- **REQUEST**
Both the line containing "depsgraph = bpy.context.evaluated_depsgraph_get()" and the line containing "number that changes" are to be reproduced exactly, along with every line between them, and nothing more.

======

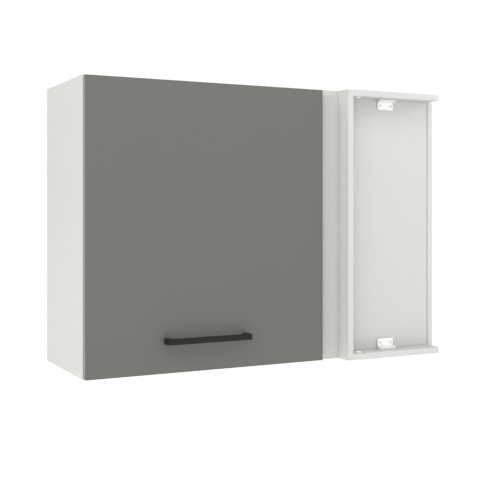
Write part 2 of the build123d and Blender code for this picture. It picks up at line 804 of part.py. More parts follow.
def hinge_plate(x):
    """The mounting plate: a wing under the top panel and a block that the arm sits on."""
    slab((x - plate_length / 2, x + plate_length / 2),
         (front + plate_setback - plate_depth / 2, front + plate_setback + plate_depth / 2),
         (inner_top - plate_thickness, inner_top))
    body = arm_inside / 2 - plate_body_play
    slab((x - body, x + body), (front + plate_body_start, arm_rear),
         (arm_low + arm_wall, inner_top))
    for dx in (-plate_spacing / 2, plate_spacing / 2):
        seat = Vector(x + dx, front + plate_setback, inner_top - plate_thickness)
        wood_pilot(seat, UP, plate_thickness)
    for setback in arm_screw_setbacks:
        bore(Vector(x, front + setback, arm_low), UP, arm_screw_radius, arm_screw_length)


for name, x in hinge_columns.items():
    with BuildPart() as cup:
        hinge_cup(x)
    finish(cup, f"hinge_cup_{name}")
    with BuildPart() as link:
        hinge_link(x)
    finish(link, f"hinge_link_{name}")
    with BuildPart() as arm:
        hinge_arm(x)
    finish(arm, f"hinge_arm_{name}")
    with BuildPart() as plate:
        hinge_plate(x)
    finish(plate, f"hinge_plate_{name}")

with BuildPart() as hinge_cup_pins:
    for x in hinge_columns.values():
        rod(Vector(x - pin_half, hinge_pin_y, hinge_pin_z), RIGHT, hinge_pin_radius, 2 * pin_half)
finish(hinge_cup_pins, "hinge_cup_pins")

with BuildPart() as hinge_arm_rivets:
    for x in hinge_columns.values():
        rod(Vector(x - arm_outer / 2, rivet_y, rivet_z), RIGHT, arm_rivet_radius, arm_outer)
        for along in (RIGHT, -RIGHT):
            rod(Vector(x, rivet_y, rivet_z) + along * (arm_outer / 2), along,
                arm_rivet_head_radius, arm_rivet_head)
finish(hinge_arm_rivets, "hinge_arm_rivets")

with BuildPart() as hinge_cup_screws:
    for seat in cup_screws:
        wood_screw(seat, -BACK, cup_flange)
finish(hinge_cup_screws, "hinge_cup_screws")

with BuildPart() as hinge_plate_screws:
    for x in hinge_columns.values():
        for dx in (-plate_spacing / 2, plate_spacing / 2):
            wood_screw(Vector(x + dx, front + plate_setback, inner_top - plate_thickness), UP,
                       plate_thickness)
finish(hinge_plate_screws, "hinge_plate_screws")

with BuildPart() as hinge_arm_screws:
    for x in hinge_columns.values():
        for setback in arm_screw_setbacks:
            screw(Vector(x, front + setback, arm_low), UP, arm_screw_radius, arm_screw_length,
                  arm_screw_head_radius, arm_screw_head)
finish(hinge_arm_screws, "hinge_arm_screws")

# ---------------------------------------------------------------- gas strut

strut_line = strut_head - strut_foot
strut_closed = strut_line.length
strut_way = strut_line.normalized()
ball_room = strut_ball_radius + running_clearance

def ball_stud(ball, side, length):
    """A ball on a neck that runs from its centre towards one side."""
    with BuildSketch(Plane(origin=ball, x_dir=side, z_dir=UP)) as profile:
        Circle(strut_ball_radius)
        Rectangle(length, 2 * strut_neck_radius, align=(Align.MIN, Align.CENTER))
        Rectangle(4 * length, 4 * length, align=(Align.CENTER, Align.MAX), mode=Mode.SUBTRACT)
    revolve(profile.sketch, axis=Axis(ball, side))


with BuildPart() as strut_foot_bracket:
    slab((inner_left, inner_left + foot_plate),
         (strut_foot.Y - foot_plate_width / 2, strut_foot.Y + foot_plate_width / 2),
         (strut_foot.Z - foot_plate_height / 2, strut_foot.Z + foot_plate_height / 2))
    ball_stud(strut_foot, -RIGHT, strut_stand)
    for seat in foot_screws:
        wood_pilot(seat, -RIGHT, foot_plate)
finish(strut_foot_bracket, "strut_foot_bracket")

with BuildPart() as strut_foot_screws:
    for seat in foot_screws:
        wood_screw(seat, -RIGHT, foot_plate)
finish(strut_foot_screws, "strut_foot_screws")


def socket(ball, way, side):
    """A ball socket with a shank towards the strut and its mouth on one side."""
    closed = ball_room + strut_socket_wall
    rod(ball - side * closed, side, strut_socket_radius, closed + strut_socket_mouth)
    rod(ball, way, strut_shank_radius, strut_shank_end)
    rod(ball + side * strut_socket_mouth, -side, ball_room, strut_socket_mouth + ball_room,
        mode=Mode.SUBTRACT)


with BuildPart() as strut_foot_socket:
    socket(strut_foot, strut_way, -RIGHT)
finish(strut_foot_socket, "strut_foot_socket")

tube_start = strut_foot + strut_way * strut_shank_end
tube_length = strut_closed - 2 * strut_shank_end - strut_rod_showing
tube_bore = strut_tube_radius - strut_tube_wall

with BuildPart() as strut_tube:
    rod(tube_start, strut_way, strut_tube_radius, tube_length)
    rod(tube_start + strut_way * strut_tube_base, strut_way, tube_bore,
        tube_length - strut_tube_base, mode=Mode.SUBTRACT)
finish(strut_tube, "strut_tube")

gland_start = tube_start + strut_way * (tube_length - strut_gland)

with BuildPart() as strut_gland_ring:
    rod(gland_start, strut_way, tube_bore, strut_gland)
    rod(gland_start, strut_way, strut_rod_radius + running_clearance, strut_gland,
        mode=Mode.SUBTRACT)
finish(strut_gland_ring, "strut_gland")

piston_start = tube_start + strut_way * (strut_tube_base + strut_piston_play)

with BuildPart() as strut_piston_disc:
    rod(piston_start, strut_way, tube_bore - running_clearance, strut_piston)
finish(strut_piston_disc, "strut_piston")

rod_start = piston_start + strut_way * strut_piston
rod_end = strut_head - strut_way * (strut_shank_end - strut_rod_seat)

with BuildPart() as strut_rod:
    rod(rod_start, strut_way, strut_rod_radius, (rod_end - rod_start).length)
finish(strut_rod, "strut_rod")

with BuildPart() as strut_head_socket:
    socket(strut_head, -strut_way, RIGHT)
    bore(strut_head - strut_way * strut_shank_end, strut_way, strut_rod_radius, strut_rod_seat)
finish(strut_head_socket, "strut_head_socket")

with BuildPart() as strut_head_ball:
    ball_stud(strut_head, RIGHT, strut_socket_mouth)
finish(strut_head_ball, "strut_head_ball")

with BuildPart() as strut_head_bracket:
    slab((head_ear_x, head_ear_x + head_plate_width), (door_back, door_back + head_ear),
         (strut_head.Z - head_plate_height / 2, strut_head.Z + head_plate_height / 2))
    slab((head_ear_x, head_ear_x + head_ear),
         (door_back, strut_head.Y + strut_socket_radius),
         (strut_head.Z - head_ear_height / 2, strut_head.Z + head_ear_height / 2))
    stud_tip = strut_x + strut_socket_mouth + strut_open_gap
    rod(Vector(head_ear_x, strut_head.Y, strut_head.Z), -RIGHT, strut_neck_radius,
        head_ear_x - stud_tip)
    for seat in head_screws:
        wood_pilot(seat, -BACK, head_ear)
finish(strut_head_bracket, "strut_head_bracket")

with BuildPart() as strut_head_screws:
    for seat in head_screws:
        wood_screw(seat, -BACK, head_ear)
finish(strut_head_screws, "strut_head_screws")

# ---------------------------------------------------------------- how the strut moves

def opened(point):
    """Where a point of the door is when the door has been lifted a quarter turn."""
    dy = point.Y - lift_y
    dz = point.Z - lift_z
    return Vector(point.X, lift_y + dz, lift_z - dy)


def lean(line):
    """How far a line leans forward from upright, in radians."""
    return atan2(-line.Y, line.Z)


open_line = opened(strut_head) - strut_foot
print("lift axis y, z", round(lift_y, 3), round(lift_z, 3))
print("hinge pin y, z", round(hinge_pin_y, 3), round(hinge_pin_z, 3))
print("strut foot", tuple(round(value, 3) for value in strut_foot))
print("strut direction", tuple(round(value, 6) for value in strut_way))
print("strut shut and open", round(strut_closed, 3), round(open_line.length, 3))
print("strut swing, degrees", round(degrees(lean(open_line) - lean(strut_line)), 4))
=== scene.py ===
# %% [markdown]
# # A corner wall cabinet, dressed for its picture
#
# The construction comes ready-made: boards, door, hinges and strut arrive as meshes that
# already stand in their places. This lesson gives them their finishes, models anew the
# pieces that need softer or finer shapes than a construction model has, and sets up the
# floor, the light and the camera. Lengths are in metres, but for the camera's lens and
# sensor, which are in millimetres.

import json
import math
from contextlib import contextmanager

import bmesh
import bpy
from mathutils import Matrix, Quaternion, Vector

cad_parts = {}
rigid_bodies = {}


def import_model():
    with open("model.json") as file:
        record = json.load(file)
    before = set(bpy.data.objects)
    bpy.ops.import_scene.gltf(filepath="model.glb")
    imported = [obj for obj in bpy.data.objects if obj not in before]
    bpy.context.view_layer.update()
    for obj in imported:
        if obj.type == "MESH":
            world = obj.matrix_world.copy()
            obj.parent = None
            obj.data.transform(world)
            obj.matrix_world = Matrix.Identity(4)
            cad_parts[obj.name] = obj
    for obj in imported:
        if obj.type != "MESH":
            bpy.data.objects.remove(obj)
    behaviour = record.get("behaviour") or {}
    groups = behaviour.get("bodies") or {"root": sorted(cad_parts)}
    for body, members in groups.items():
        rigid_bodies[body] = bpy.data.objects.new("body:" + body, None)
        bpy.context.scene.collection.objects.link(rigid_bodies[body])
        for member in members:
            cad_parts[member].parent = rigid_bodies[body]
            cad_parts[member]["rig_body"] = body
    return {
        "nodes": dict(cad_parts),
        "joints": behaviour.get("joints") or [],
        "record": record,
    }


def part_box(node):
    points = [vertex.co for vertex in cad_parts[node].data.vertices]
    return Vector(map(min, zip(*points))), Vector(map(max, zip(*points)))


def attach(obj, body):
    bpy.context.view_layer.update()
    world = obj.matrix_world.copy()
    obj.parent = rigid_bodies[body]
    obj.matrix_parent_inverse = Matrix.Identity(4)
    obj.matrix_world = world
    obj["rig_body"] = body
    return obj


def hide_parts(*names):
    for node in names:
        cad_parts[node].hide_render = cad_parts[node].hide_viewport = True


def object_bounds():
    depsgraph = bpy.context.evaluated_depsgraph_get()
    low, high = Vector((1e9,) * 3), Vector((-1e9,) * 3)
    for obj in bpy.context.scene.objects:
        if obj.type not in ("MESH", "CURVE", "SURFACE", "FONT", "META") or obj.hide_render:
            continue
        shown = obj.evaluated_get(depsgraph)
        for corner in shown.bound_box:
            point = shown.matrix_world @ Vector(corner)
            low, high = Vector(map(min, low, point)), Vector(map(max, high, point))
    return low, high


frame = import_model()
nodes = frame["nodes"]
cad_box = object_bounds()
low, high = (Vector(corner) for corner in cad_box)
print("construction pieces:", len(nodes), "from", low, "to", high)

# %% [markdown]
# ## Shader maths that reads like arithmetic
#
# A node tree is easier to follow when a formula looks like a formula. Nodes could be
# added one by one, with a link from each to the next, but then the sum that they work out
# is hard to see. So `Value` wraps one socket that carries a number, and the operators on
# it add the Math nodes.

# %% A number on the surface


class Value:
    """A number that changes over the surface, as one output socket of a node tree."""

    def __init__(self, tree, socket):
        self.tree = tree
        self.socket = socket

    def _with(self, operation, other):
        return self.tree.value("ShaderNodeMath", {"operation": operation}, {0: self, 1: other})

    def __add__(self, other):
        return self._with("ADD", other)

    def __sub__(self, other):
        return self._with("SUBTRACT", other)

    def __mul__(self, other):
        return self._with("MULTIPLY", other)

    def __rsub__(self, other):
        return self * -1.0 + other

    __radd__ = __add__
    __rmul__ = __mul__

    def over(self, edge):
        """1 where this is more than edge, and 0 elsewhere."""
        return self._with("GREATER_THAN", edge)

    def around(self, middle, swing):
        """The same pattern, with its 0.5 moved to middle and its range scaled by swing."""
        return (self - 0.5) * swing + middle

    def between(self, start, end):
        """The same pattern, with its 0 moved to start and its 1 to end."""
        return self * (end - start) + start


print("numbers can be worked with")

# %% [markdown]
# ## Any node from one method
#
# A material or a world keeps its nodes in a tree. Each kind of node has settings and
# inputs of its own, but one method that takes both can add them all, and that keeps the
# recipes short. An input gets either a link or a constant.

# %% A node tree


class NodeTree:
    """The node tree of a material or a world."""

    def __init__(self, tree):
        self.tree = tree

    def node(self, kind, settings=None, inputs=None):
        """Adds a node, sets what it does, then fills or links its inputs."""
        added = self.tree.nodes.new(kind)
        for name, setting in (settings or {}).items():
            setattr(added, name, setting)
        for key, source in (inputs or {}).items():
            self.feed(added.inputs[key], source)
        return added

    def value(self, kind, settings, inputs, output=0):
        """As node, but returns one of its outputs as a Value."""
        return Value(self, self.node(kind, settings, inputs).outputs[output])

    def feed(self, socket, source):
        """Links a socket to a Value or a socket, or sets it to a constant."""
        if isinstance(source, Value):
            source = source.socket
        if isinstance(source, bpy.types.NodeSocket):
            self.tree.links.new(source, socket)
        else:
            socket.default_value = source


print("node trees can be filled")

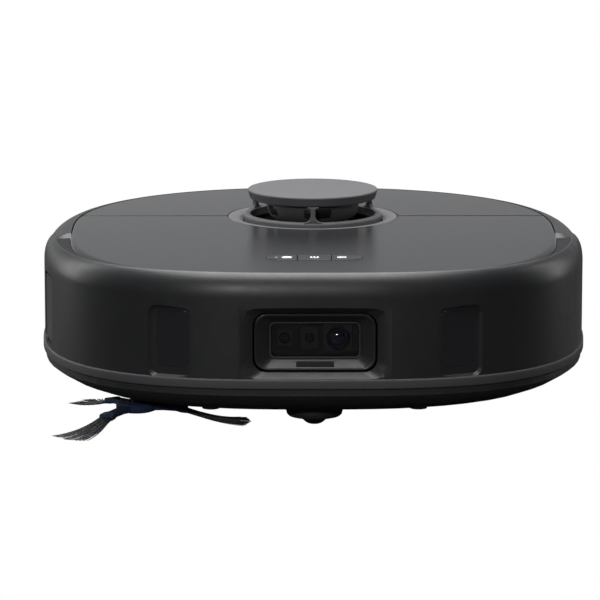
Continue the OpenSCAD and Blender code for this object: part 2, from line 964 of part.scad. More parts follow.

======

- **OUTPUT FOR THIS EXERCISE**
    depsgraph = bpy.context.evaluated_depsgraph_get()
    low, high = Vector((1e9,) * 3), Vector((-1e9,) * 3)
    for obj in bpy.context.scene.objects:
        if obj.type not in ("MESH", "CURVE", "SURFACE", "FONT", "META") or obj.hide_render:
            continue
        shown = obj.evaluated_get(depsgraph)
        for corner in shown.bound_box:
            point = shown.matrix_world @ Vector(corner)
            low, high = Vector(map(min, low, point)), Vector(map(max, high, point))
    return low, high


frame = import_model()
nodes = frame["nodes"]
cad_box = object_bounds()
low, high = (Vector(corner) for corner in cad_box)
print("construction pieces:", len(nodes), "from", low, "to", high)

# %% [markdown]
# ## Shader maths that reads like arithmetic
#
# A node tree is easier to follow when a formula looks like a formula. Nodes could be
# added one by one, with a link from each to the next, but then the sum that they work out
# is hard to see. So `Value` wraps one socket that carries a number, and the operators on
# it add the Math nodes.

# %% A number on the surface


class Value:
    """A number that changes over the surface, as one output socket of a node tree."""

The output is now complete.